| YOUR TASK |
List all lines of the data that include the string "rigid".

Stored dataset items
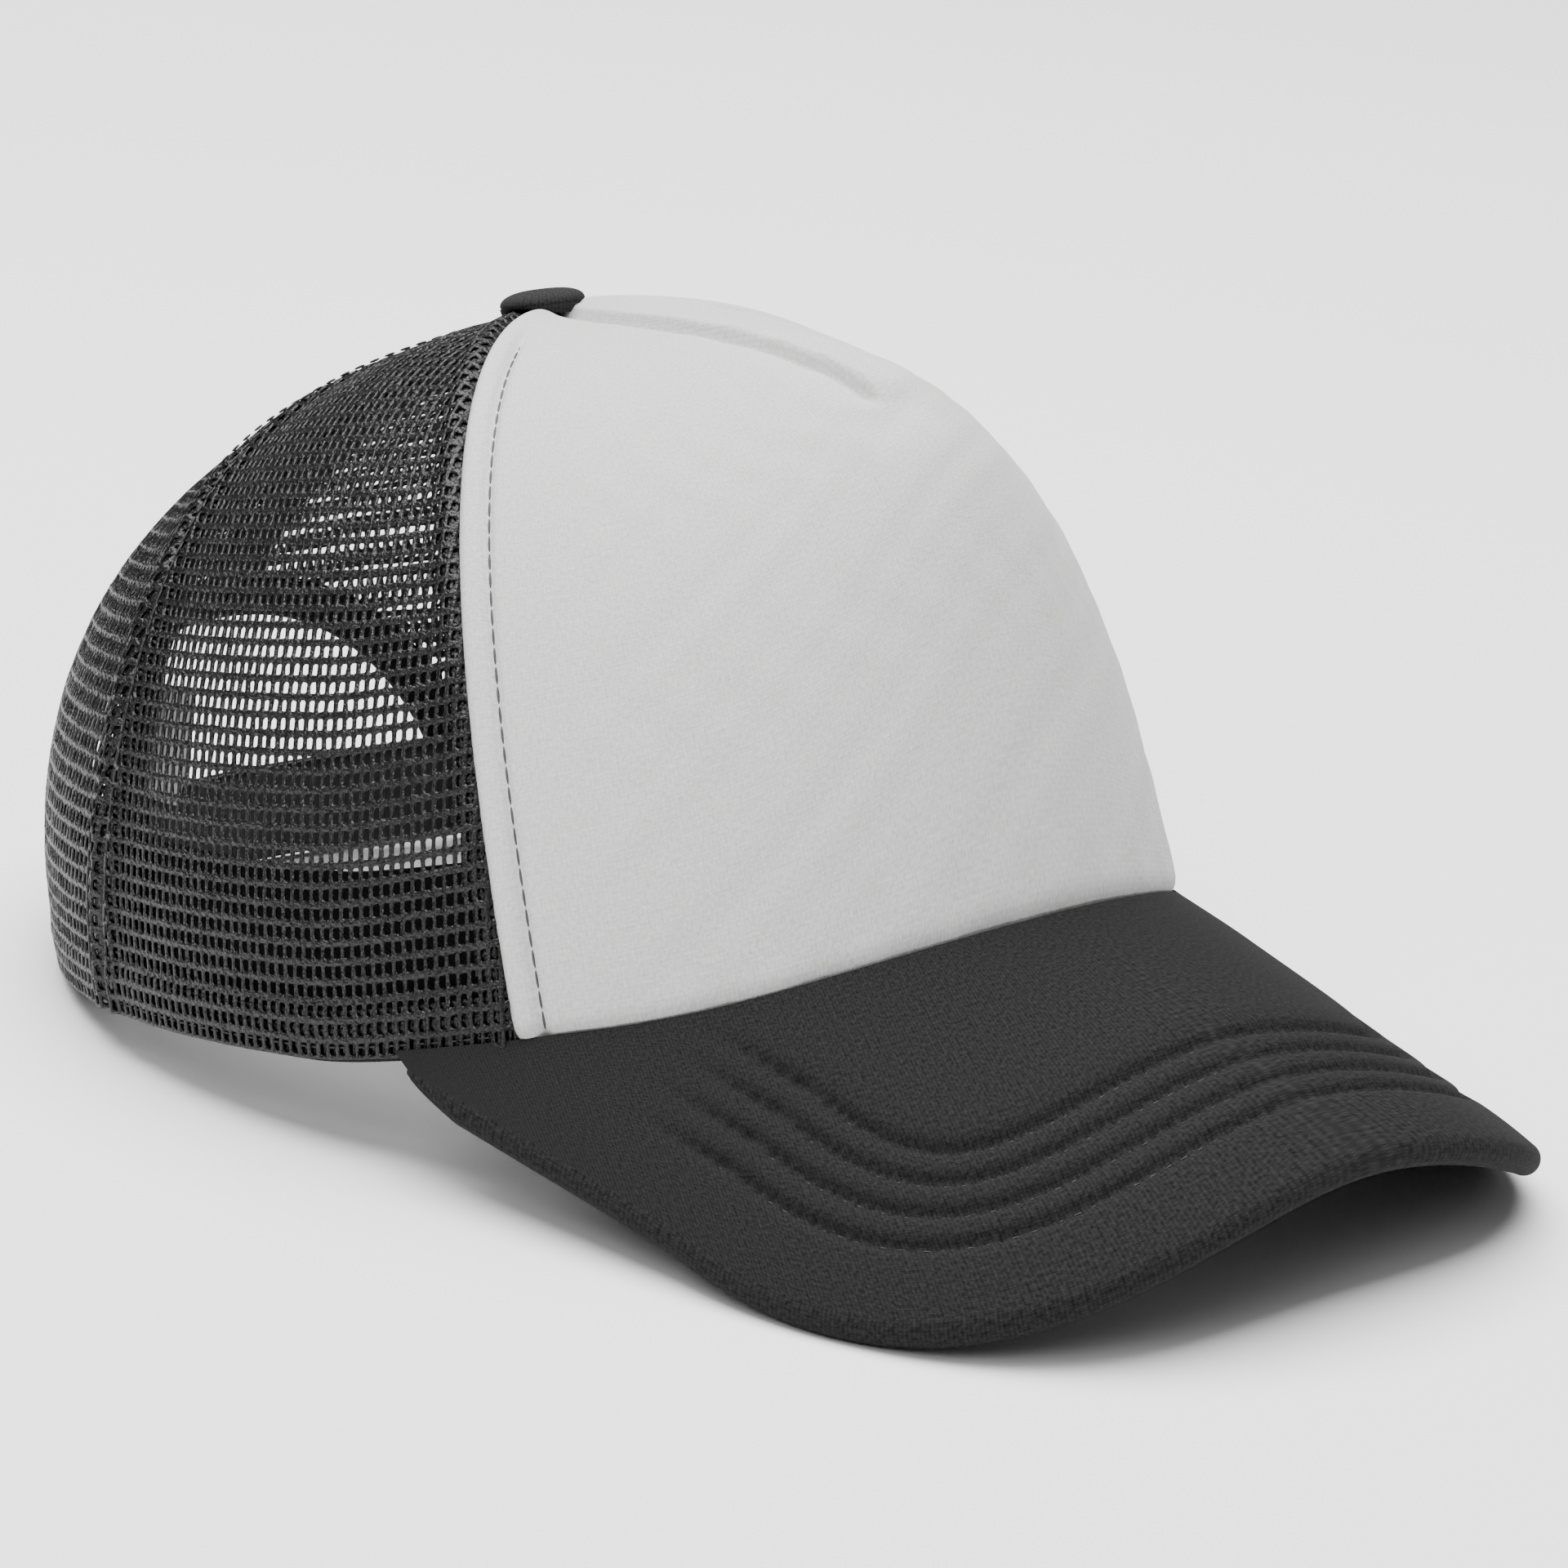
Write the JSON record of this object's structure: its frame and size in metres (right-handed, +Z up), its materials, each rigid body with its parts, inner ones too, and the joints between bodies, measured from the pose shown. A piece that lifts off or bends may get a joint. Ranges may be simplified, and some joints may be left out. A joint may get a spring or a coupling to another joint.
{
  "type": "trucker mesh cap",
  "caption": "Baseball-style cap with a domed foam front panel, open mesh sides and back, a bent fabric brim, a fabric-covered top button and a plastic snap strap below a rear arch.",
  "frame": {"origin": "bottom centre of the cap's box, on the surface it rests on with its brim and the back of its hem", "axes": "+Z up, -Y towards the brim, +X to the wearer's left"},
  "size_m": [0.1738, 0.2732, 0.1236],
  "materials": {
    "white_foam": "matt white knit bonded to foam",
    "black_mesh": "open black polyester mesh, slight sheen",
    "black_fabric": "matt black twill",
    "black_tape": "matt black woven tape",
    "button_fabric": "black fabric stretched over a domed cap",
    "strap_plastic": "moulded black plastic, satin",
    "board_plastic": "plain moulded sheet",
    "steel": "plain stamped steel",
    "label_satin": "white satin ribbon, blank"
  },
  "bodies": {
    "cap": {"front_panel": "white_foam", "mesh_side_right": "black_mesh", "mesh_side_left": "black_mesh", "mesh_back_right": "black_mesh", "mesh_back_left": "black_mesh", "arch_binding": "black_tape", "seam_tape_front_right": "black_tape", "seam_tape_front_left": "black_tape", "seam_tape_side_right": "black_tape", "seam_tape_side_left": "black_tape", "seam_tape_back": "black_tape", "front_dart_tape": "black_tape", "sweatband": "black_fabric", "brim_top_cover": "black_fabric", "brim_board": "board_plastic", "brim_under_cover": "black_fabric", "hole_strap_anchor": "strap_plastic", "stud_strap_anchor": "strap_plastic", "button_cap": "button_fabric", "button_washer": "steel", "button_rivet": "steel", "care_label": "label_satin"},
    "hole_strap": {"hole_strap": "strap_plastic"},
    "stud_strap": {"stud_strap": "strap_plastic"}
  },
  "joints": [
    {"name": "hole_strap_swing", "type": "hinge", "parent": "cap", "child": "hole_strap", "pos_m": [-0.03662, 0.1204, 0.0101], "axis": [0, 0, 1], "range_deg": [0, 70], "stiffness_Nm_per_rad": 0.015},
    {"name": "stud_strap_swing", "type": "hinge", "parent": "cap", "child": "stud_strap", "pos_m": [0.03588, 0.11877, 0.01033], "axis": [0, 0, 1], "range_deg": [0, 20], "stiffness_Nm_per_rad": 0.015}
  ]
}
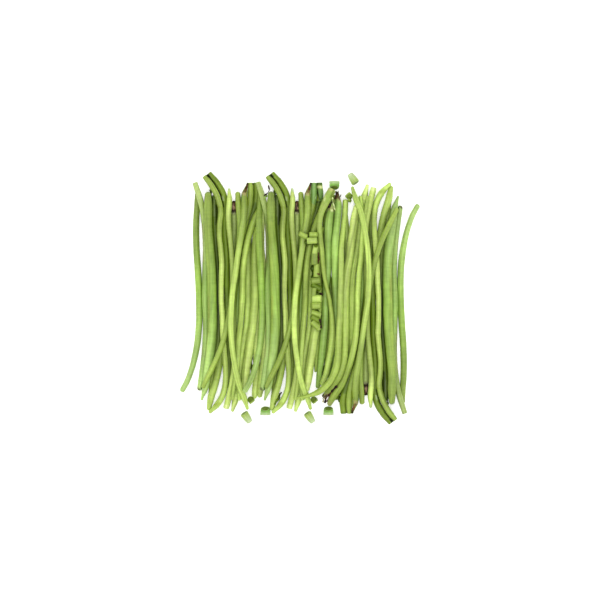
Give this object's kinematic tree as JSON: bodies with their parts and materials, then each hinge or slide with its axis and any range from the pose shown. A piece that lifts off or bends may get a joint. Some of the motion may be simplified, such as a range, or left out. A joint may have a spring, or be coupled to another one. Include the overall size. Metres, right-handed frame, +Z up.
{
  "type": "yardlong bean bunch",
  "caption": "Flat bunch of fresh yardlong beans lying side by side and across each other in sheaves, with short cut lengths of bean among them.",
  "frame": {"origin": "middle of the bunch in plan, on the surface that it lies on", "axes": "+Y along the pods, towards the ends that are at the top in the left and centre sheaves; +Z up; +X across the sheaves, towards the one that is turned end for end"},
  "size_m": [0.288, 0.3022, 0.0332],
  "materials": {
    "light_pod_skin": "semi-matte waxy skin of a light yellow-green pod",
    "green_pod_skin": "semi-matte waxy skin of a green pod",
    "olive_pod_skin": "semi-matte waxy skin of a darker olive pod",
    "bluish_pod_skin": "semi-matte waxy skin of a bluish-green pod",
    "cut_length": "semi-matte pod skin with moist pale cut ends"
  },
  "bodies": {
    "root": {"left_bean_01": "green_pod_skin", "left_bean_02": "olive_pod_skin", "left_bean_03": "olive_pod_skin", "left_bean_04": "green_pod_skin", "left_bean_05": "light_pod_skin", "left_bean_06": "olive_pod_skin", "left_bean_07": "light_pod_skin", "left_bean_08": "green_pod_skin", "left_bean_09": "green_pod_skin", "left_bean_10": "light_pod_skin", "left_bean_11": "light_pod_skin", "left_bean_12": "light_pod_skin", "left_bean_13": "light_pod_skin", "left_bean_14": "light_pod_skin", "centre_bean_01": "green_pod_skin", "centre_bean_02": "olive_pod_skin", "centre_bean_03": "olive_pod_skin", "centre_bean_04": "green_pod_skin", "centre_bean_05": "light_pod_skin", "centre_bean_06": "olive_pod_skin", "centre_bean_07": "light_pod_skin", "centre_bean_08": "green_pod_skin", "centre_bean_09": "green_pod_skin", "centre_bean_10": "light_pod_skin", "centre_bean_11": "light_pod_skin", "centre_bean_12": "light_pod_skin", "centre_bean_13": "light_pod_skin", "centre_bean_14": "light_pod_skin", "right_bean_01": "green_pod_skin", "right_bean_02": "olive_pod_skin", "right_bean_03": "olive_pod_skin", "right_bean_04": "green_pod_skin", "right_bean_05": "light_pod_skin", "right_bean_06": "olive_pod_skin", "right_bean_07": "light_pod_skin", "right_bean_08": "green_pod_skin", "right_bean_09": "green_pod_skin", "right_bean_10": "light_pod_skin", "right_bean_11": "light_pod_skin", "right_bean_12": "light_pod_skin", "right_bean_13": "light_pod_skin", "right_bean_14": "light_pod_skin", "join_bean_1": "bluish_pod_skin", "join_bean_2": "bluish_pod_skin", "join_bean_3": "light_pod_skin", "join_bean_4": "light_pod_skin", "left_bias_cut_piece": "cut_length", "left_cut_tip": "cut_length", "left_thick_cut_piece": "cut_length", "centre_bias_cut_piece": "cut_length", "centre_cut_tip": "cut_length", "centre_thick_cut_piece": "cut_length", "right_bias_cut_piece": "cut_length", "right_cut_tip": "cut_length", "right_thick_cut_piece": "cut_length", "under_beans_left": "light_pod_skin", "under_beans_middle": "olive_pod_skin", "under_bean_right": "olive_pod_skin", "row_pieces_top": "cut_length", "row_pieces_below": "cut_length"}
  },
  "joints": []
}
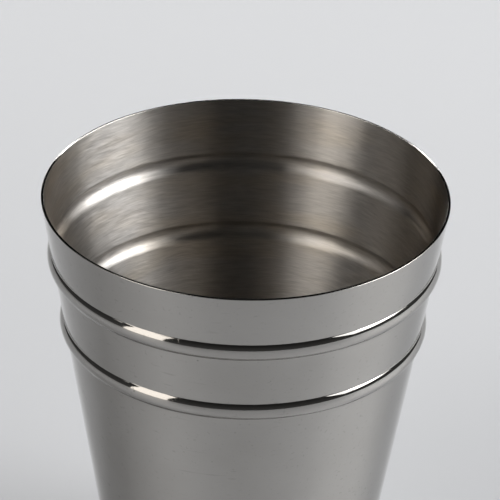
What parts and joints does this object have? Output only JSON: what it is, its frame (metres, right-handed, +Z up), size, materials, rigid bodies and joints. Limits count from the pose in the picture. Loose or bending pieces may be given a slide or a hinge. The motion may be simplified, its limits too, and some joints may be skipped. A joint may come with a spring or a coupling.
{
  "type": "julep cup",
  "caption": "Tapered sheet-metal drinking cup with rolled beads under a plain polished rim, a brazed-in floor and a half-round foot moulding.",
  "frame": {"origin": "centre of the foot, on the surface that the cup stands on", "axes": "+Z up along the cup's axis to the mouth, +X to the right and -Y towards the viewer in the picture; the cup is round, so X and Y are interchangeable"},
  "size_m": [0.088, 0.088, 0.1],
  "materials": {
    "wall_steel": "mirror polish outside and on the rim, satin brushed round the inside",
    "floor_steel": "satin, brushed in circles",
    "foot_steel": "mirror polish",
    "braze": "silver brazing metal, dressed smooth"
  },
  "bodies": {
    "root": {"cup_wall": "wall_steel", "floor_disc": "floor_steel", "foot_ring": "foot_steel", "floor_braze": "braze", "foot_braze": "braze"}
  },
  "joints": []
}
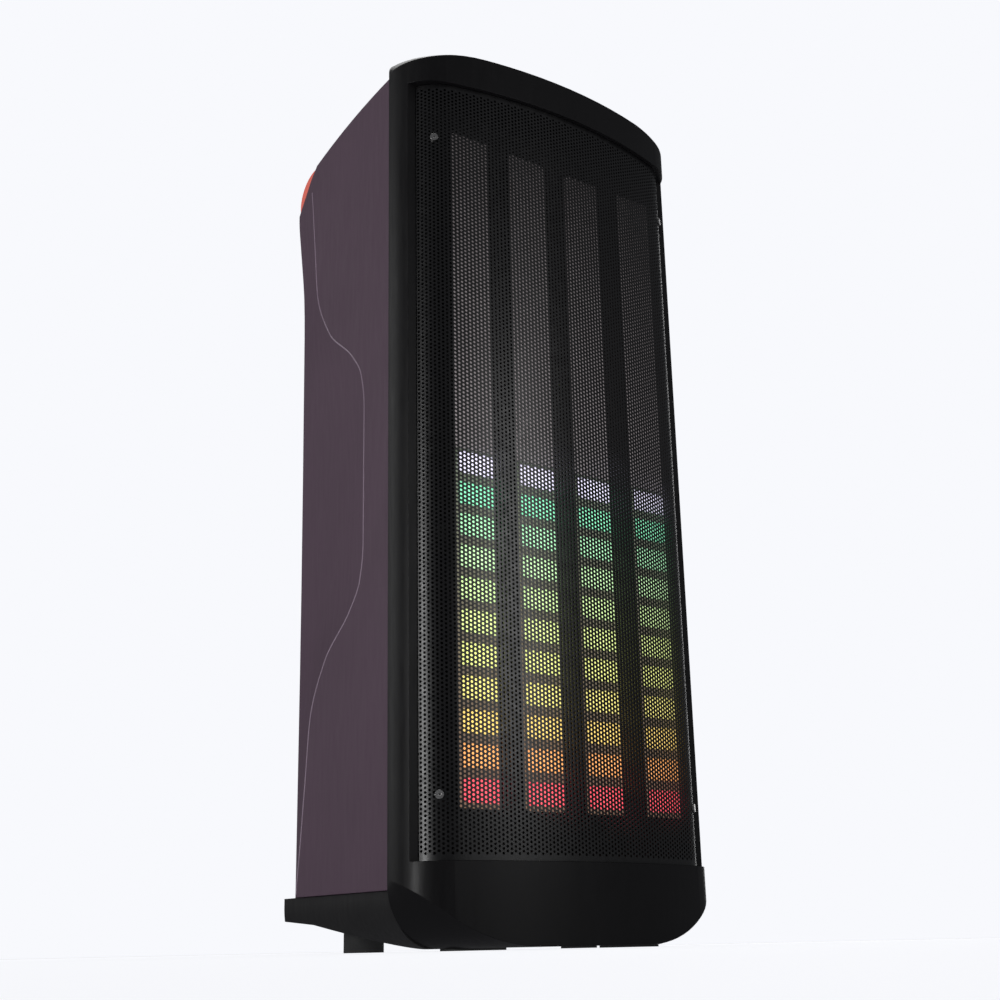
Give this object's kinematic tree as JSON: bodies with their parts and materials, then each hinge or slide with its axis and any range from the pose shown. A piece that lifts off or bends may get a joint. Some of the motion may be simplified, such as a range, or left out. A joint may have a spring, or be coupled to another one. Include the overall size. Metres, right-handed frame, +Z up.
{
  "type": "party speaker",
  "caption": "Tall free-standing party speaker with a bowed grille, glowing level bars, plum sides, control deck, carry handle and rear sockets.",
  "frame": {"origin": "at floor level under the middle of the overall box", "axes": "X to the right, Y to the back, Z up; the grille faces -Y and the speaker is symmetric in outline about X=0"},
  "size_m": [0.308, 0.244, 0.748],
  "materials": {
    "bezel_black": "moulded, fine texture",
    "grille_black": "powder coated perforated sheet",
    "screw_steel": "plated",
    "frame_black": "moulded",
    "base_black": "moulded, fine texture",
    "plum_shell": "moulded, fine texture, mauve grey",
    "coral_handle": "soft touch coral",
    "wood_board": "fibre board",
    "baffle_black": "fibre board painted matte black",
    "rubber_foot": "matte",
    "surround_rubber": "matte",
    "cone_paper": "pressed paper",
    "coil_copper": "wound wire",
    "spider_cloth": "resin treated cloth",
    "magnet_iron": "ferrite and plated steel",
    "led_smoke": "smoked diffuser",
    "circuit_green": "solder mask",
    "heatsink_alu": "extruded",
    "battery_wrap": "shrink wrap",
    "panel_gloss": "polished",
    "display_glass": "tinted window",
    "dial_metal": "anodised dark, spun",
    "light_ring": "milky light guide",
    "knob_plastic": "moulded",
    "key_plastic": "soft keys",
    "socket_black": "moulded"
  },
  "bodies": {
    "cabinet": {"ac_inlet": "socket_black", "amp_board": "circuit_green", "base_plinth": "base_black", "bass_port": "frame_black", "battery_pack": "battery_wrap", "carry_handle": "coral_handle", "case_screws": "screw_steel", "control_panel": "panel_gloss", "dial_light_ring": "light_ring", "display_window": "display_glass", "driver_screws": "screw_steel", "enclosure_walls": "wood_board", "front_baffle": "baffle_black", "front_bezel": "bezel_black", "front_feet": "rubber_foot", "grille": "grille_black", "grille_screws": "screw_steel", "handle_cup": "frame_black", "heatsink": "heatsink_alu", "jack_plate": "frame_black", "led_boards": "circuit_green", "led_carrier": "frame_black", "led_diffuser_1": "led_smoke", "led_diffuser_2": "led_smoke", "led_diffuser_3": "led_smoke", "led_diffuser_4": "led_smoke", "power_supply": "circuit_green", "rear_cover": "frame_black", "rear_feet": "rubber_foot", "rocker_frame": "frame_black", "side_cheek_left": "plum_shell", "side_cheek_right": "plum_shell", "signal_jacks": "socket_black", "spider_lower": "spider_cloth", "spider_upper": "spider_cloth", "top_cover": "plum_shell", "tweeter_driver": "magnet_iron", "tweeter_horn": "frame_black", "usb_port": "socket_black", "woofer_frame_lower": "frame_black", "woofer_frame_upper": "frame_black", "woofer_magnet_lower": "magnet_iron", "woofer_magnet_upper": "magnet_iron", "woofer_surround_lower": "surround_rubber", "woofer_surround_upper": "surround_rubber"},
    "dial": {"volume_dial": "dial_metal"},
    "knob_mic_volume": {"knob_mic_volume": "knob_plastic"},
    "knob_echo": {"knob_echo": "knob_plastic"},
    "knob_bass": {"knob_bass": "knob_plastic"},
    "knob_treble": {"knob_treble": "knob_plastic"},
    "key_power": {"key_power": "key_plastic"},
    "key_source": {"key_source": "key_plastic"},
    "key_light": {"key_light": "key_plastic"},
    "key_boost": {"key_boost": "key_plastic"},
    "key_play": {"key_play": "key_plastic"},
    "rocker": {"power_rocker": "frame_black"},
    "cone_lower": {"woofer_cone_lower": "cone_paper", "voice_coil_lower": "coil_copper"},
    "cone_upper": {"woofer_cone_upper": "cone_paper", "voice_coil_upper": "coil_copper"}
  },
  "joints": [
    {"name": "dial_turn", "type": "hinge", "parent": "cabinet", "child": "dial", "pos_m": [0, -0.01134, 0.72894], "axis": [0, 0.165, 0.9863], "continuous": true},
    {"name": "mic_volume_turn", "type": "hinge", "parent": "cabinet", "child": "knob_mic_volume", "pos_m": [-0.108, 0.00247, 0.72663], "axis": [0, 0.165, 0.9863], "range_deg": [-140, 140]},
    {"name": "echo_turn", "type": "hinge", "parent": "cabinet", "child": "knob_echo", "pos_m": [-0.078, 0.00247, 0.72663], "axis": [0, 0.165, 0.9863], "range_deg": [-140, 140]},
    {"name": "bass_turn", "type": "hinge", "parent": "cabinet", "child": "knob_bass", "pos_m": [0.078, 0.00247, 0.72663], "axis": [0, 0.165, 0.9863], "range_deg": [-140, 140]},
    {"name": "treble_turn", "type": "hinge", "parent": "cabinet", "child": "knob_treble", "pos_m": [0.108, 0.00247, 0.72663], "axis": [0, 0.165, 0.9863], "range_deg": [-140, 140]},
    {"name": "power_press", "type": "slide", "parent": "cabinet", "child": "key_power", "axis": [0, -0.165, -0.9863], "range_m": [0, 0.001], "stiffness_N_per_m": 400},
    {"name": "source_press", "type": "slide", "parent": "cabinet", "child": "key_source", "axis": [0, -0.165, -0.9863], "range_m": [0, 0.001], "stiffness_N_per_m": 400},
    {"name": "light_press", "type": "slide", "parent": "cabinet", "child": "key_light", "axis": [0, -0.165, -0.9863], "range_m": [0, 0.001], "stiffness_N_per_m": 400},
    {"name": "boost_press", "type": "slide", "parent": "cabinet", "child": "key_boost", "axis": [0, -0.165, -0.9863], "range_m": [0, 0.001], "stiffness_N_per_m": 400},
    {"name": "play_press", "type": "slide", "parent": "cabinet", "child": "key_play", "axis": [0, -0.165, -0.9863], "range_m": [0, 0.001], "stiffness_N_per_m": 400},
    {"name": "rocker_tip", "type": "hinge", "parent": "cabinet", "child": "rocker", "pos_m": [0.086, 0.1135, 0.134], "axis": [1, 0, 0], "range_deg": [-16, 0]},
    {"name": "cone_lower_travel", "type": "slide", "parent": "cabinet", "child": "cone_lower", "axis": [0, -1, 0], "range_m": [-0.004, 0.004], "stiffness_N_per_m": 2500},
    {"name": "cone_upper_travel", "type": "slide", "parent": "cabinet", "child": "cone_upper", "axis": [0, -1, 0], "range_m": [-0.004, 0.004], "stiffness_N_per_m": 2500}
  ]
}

| WRITTEN REPLY |
Write the JSON record of this object's structure: its frame and size in metres (right-handed, +Z up), its materials, each rigid body with its parts, inner ones too, and the joints between bodies, measured from the pose shown. A piece that lifts off or bends may get a joint. Ranges may be simplified, and some joints may be left out. A joint may get a spring or a coupling to another joint.
What parts and joints does this object have? Output only JSON: what it is, its frame (metres, right-handed, +Z up), size, materials, rigid bodies and joints. Limits count from the pose in the picture. Loose or bending pieces may be given a slide or a hinge. The motion may be simplified, its limits too, and some joints may be skipped. A joint may come with a spring or a coupling.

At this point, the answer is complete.